* [WHAT YOU ARE ASKED TO DO] The listing beneath should be written out in full, exactly as shown.
--- RECORDS ---
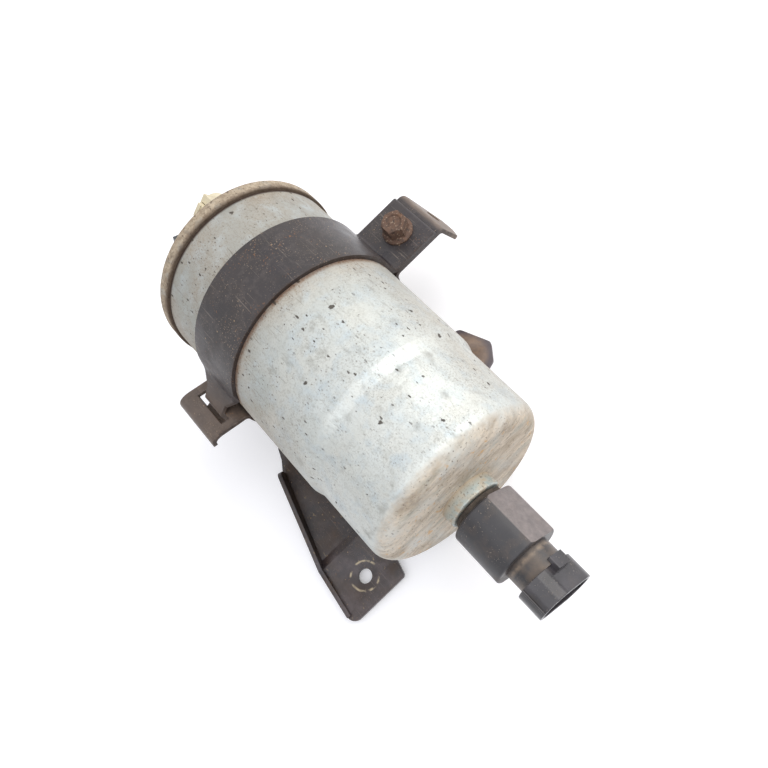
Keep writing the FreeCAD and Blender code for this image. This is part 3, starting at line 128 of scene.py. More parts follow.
def soft_lamp(name, place, aim, wide, power, colour):
    """Hangs a square lamp that shines at a point."""
    data = bpy.data.lights.new(name, "AREA")
    data.size = wide
    data.energy = power
    data.color = linear(colour)[:3]
    lamp = bpy.data.objects.new(name, data)
    lamp.location = place
    lamp.rotation_euler = (Vector(aim) - Vector(place)).to_track_quat("-Z", "Y").to_euler()
    scene.collection.objects.link(lamp)
    return lamp


middle = Vector((0.05, 0, 0.05))
soft_lamp("window_side", (0.1, 0.95, 0.85), middle, 1.3, 12, "#FFFCF7")
soft_lamp("overhead", (0.35, -0.2, 1.2), middle, 1.8, 9, "#F8FAFF")

floor_mesh = bpy.data.meshes.new("floor")
shape = bmesh.new()
bmesh.ops.create_grid(shape, x_segments=1, y_segments=1, size=2.0)
shape.to_mesh(floor_mesh)
shape.free()
floor = bpy.data.objects.new("floor", floor_mesh)
scene.collection.objects.link(floor)

paper = bpy.data.materials.new("white_backdrop_paper")
paper.use_nodes = True
tree = paper.node_tree
tree.nodes.clear()
ray = add(tree, "ShaderNodeLightPath")
sheet = add(tree, "ShaderNodeBsdfDiffuse", {"Color": linear("#EDEDF0")})
lift = add(tree, "ShaderNodeEmission", {"Color": linear("#FFFFFF")})
share = add(tree, "ShaderNodeMath", {"operation": "MAXIMUM"},
            {0: ray.outputs["Is Camera Ray"], 1: ray.outputs["Is Glossy Ray"]})
share = add(tree, "ShaderNodeMath", {"operation": "MULTIPLY", 1: 0.25}, {0: share.outputs[0]})
tree.links.new(share.outputs[0], lift.inputs["Strength"])
both = add(tree, "ShaderNodeAddShader", {}, {0: sheet.outputs[0], 1: lift.outputs[0]})
add(tree, "ShaderNodeOutputMaterial", {}, {"Surface": both.outputs[0]})
floor_mesh.materials.append(paper)
print("two lamps and a floor of", floor.dimensions.x, "m")

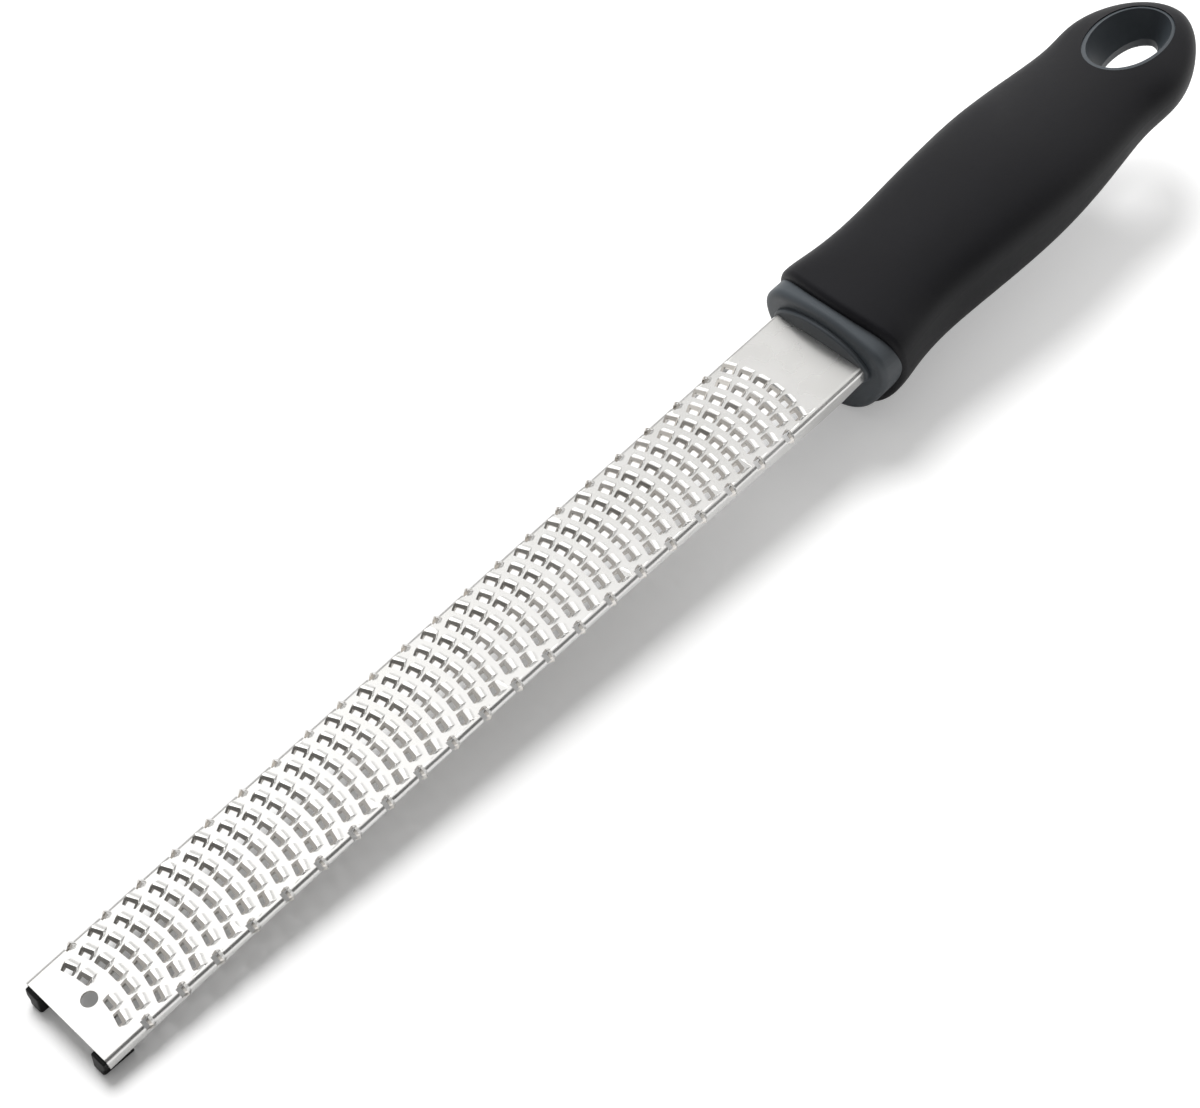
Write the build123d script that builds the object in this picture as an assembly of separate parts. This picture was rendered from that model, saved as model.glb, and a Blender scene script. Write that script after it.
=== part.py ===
from build123d import *
from math import asin, atan2, cos, degrees, pi, radians, sin
import os

# Rasp zester: a bent steel rasp blade, a hard handle core, a soft grip and two rubber feet.
# All sizes are in millimetres. While a piece is made, Y is 0 at the blade's tip and grows
# towards the handle, X is 0 on the middle line, and Z is 0 on the blade's flat top.

# Blade, bent from stainless sheet
sheet = 0.5
blade_half_width = 12.5         # middle to the outside of a flange
bend_radius = 1.2               # outside of the bend between top and flange
bend_flats = 3                  # flats that stand for a bend, within 0.05 of round
blade_exposed = 206.8           # tip to the front of the handle's plug
flange_depths = [               # share of the exposed length, lower edge below the flat top
    (0.0, 3.1),
    (0.19, 2.0),
    (0.41, 1.6),
    (0.68, 2.2),
    (0.955, 4.2),
    (1.0, 3.3),
]
tip_hole_radius = 1.75
tip_hole_from_tip = 5.95
seat_depth = 12.0               # how far the channel goes into the plug
tang_width = 15.0
tang_length = 34.0              # beyond the seated channel
tang_corner = 3.0
tang_hole_radius = 2.6
tang_hole_gap = 16.0            # between the two holes that lock the tang

# Rasp teeth, on rows that bow towards the handle and are staggered
row_pitch = 4.35
first_row_from_tip = 8.95
bare_before_plug = 15.0
tooth_pitch = 3.93
row_bow_radius = 29.6
mouth_width = 2.5
mouth_length = 1.55
rim_width = 0.5                 # raised rim at a mouth's sides
rim_back = 0.65                 # raised rim at a mouth's back
tooth_height = 1.15
tooth_run = 1.35                # slope behind the rim, back down to the sheet
side_tooth_leg = 0.5            # the outermost teeth reach this far past the bends they stand on

# Hard core in front of the grip: plug round the blade and collar
plug_half_width = 13.3
plug_top = 4.6
plug_bottom = -8.6
plug_edge = 0.5
plug_proud = 1.1                # plug ahead of the collar
collar_length = 2.9             # collar ahead of the grip, on the middle line
collar_half_width = 16.6
collar_top = 7.5
collar_widest_level = 1.0
collar_bottom = -21.0
collar_fullness = 1.95
collar_edge = 1.6
blade_clearance = 0.05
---
* [THE SOLUTION]
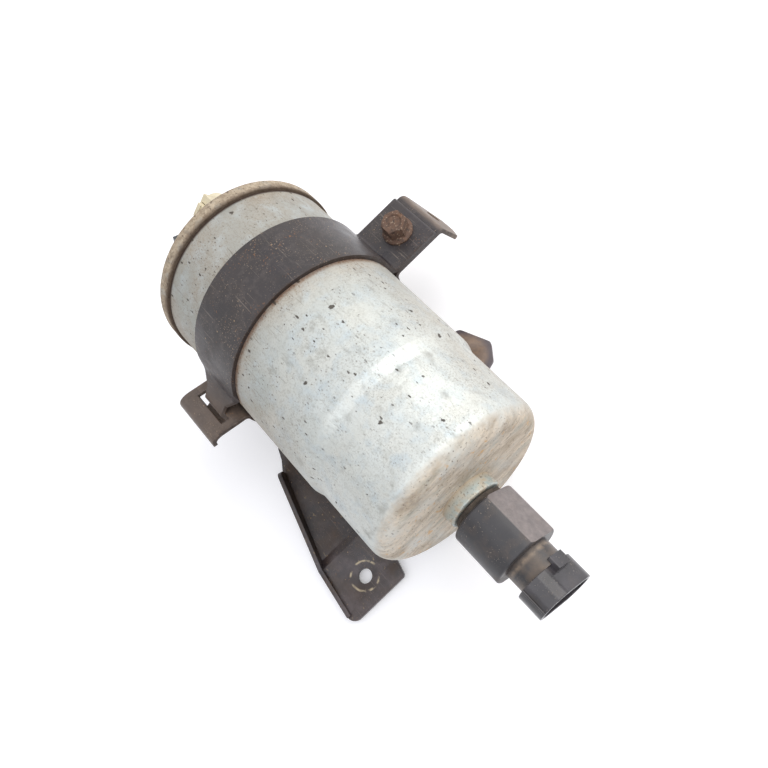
Keep writing the FreeCAD and Blender code for this image. This is part 3, starting at line 128 of scene.py. More parts follow.
def soft_lamp(name, place, aim, wide, power, colour):
    """Hangs a square lamp that shines at a point."""
    data = bpy.data.lights.new(name, "AREA")
    data.size = wide
    data.energy = power
    data.color = linear(colour)[:3]
    lamp = bpy.data.objects.new(name, data)
    lamp.location = place
    lamp.rotation_euler = (Vector(aim) - Vector(place)).to_track_quat("-Z", "Y").to_euler()
    scene.collection.objects.link(lamp)
    return lamp


middle = Vector((0.05, 0, 0.05))
soft_lamp("window_side", (0.1, 0.95, 0.85), middle, 1.3, 12, "#FFFCF7")
soft_lamp("overhead", (0.35, -0.2, 1.2), middle, 1.8, 9, "#F8FAFF")

floor_mesh = bpy.data.meshes.new("floor")
shape = bmesh.new()
bmesh.ops.create_grid(shape, x_segments=1, y_segments=1, size=2.0)
shape.to_mesh(floor_mesh)
shape.free()
floor = bpy.data.objects.new("floor", floor_mesh)
scene.collection.objects.link(floor)

paper = bpy.data.materials.new("white_backdrop_paper")
paper.use_nodes = True
tree = paper.node_tree
tree.nodes.clear()
ray = add(tree, "ShaderNodeLightPath")
sheet = add(tree, "ShaderNodeBsdfDiffuse", {"Color": linear("#EDEDF0")})
lift = add(tree, "ShaderNodeEmission", {"Color": linear("#FFFFFF")})
share = add(tree, "ShaderNodeMath", {"operation": "MAXIMUM"},
            {0: ray.outputs["Is Camera Ray"], 1: ray.outputs["Is Glossy Ray"]})
share = add(tree, "ShaderNodeMath", {"operation": "MULTIPLY", 1: 0.25}, {0: share.outputs[0]})
tree.links.new(share.outputs[0], lift.inputs["Strength"])
both = add(tree, "ShaderNodeAddShader", {}, {0: sheet.outputs[0], 1: lift.outputs[0]})
add(tree, "ShaderNodeOutputMaterial", {}, {"Surface": both.outputs[0]})
floor_mesh.materials.append(paper)
print("two lamps and a floor of", floor.dimensions.x, "m")

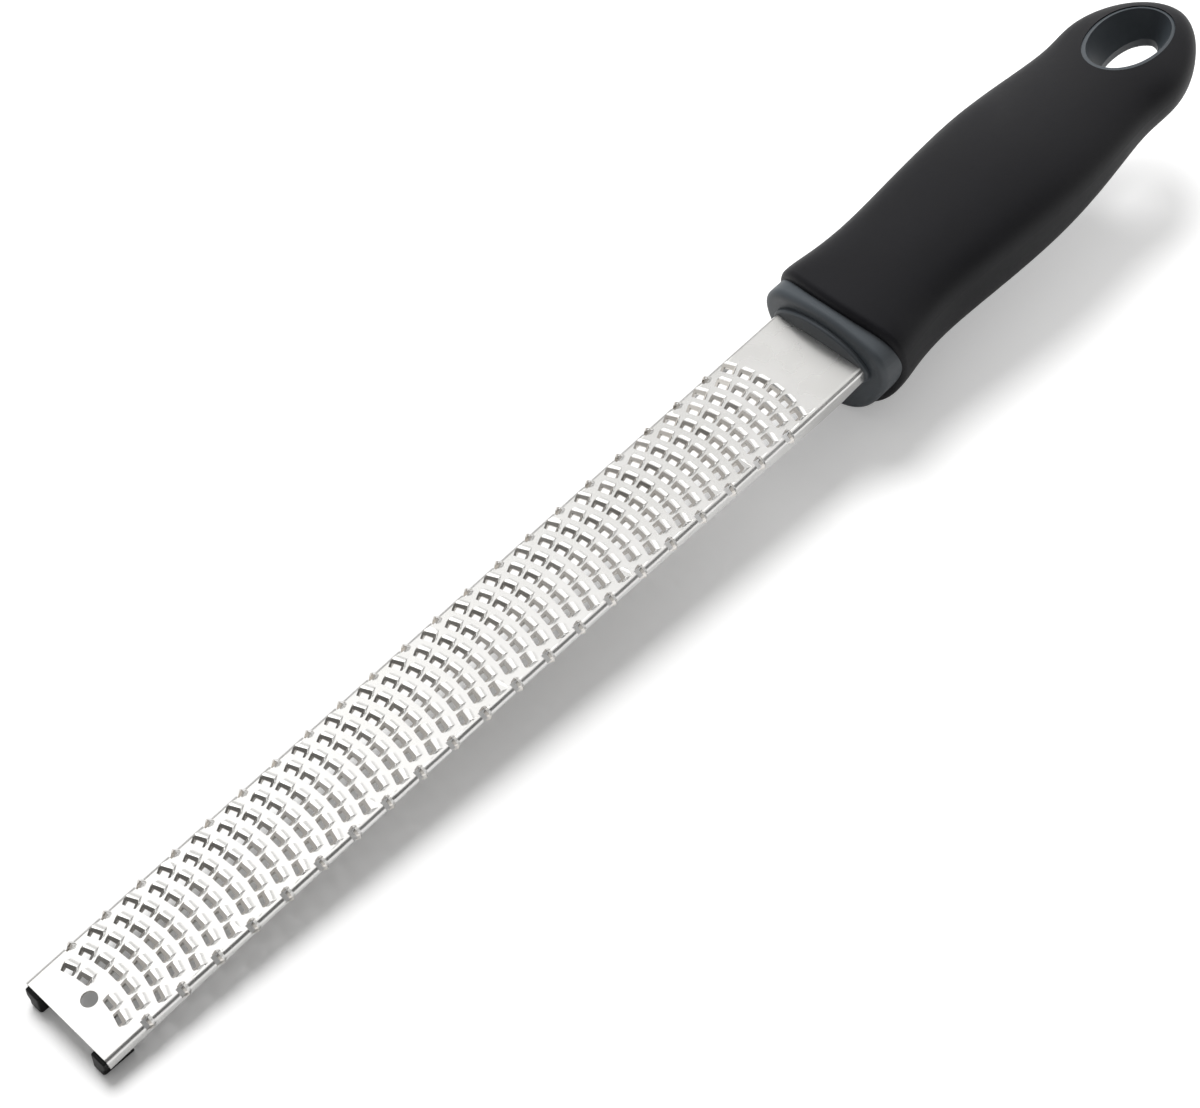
Write the build123d script that builds the object in this picture as an assembly of separate parts. This picture was rendered from that model, saved as model.glb, and a Blender scene script. Write that script after it.
=== part.py ===
from build123d import *
from math import asin, atan2, cos, degrees, pi, radians, sin
import os

# Rasp zester: a bent steel rasp blade, a hard handle core, a soft grip and two rubber feet.
# All sizes are in millimetres. While a piece is made, Y is 0 at the blade's tip and grows
# towards the handle, X is 0 on the middle line, and Z is 0 on the blade's flat top.

# Blade, bent from stainless sheet
sheet = 0.5
blade_half_width = 12.5         # middle to the outside of a flange
bend_radius = 1.2               # outside of the bend between top and flange
bend_flats = 3                  # flats that stand for a bend, within 0.05 of round
blade_exposed = 206.8           # tip to the front of the handle's plug
flange_depths = [               # share of the exposed length, lower edge below the flat top
    (0.0, 3.1),
    (0.19, 2.0),
    (0.41, 1.6),
    (0.68, 2.2),
    (0.955, 4.2),
    (1.0, 3.3),
]
tip_hole_radius = 1.75
tip_hole_from_tip = 5.95
seat_depth = 12.0               # how far the channel goes into the plug
tang_width = 15.0
tang_length = 34.0              # beyond the seated channel
tang_corner = 3.0
tang_hole_radius = 2.6
tang_hole_gap = 16.0            # between the two holes that lock the tang

# Rasp teeth, on rows that bow towards the handle and are staggered
row_pitch = 4.35
first_row_from_tip = 8.95
bare_before_plug = 15.0
tooth_pitch = 3.93
row_bow_radius = 29.6
mouth_width = 2.5
mouth_length = 1.55
rim_width = 0.5                 # raised rim at a mouth's sides
rim_back = 0.65                 # raised rim at a mouth's back
tooth_height = 1.15
tooth_run = 1.35                # slope behind the rim, back down to the sheet
side_tooth_leg = 0.5            # the outermost teeth reach this far past the bends they stand on

# Hard core in front of the grip: plug round the blade and collar
plug_half_width = 13.3
plug_top = 4.6
plug_bottom = -8.6
plug_edge = 0.5
plug_proud = 1.1                # plug ahead of the collar
collar_length = 2.9             # collar ahead of the grip, on the middle line
collar_half_width = 16.6
collar_top = 7.5
collar_widest_level = 1.0
collar_bottom = -21.0
collar_fullness = 1.95
collar_edge = 1.6
blade_clearance = 0.05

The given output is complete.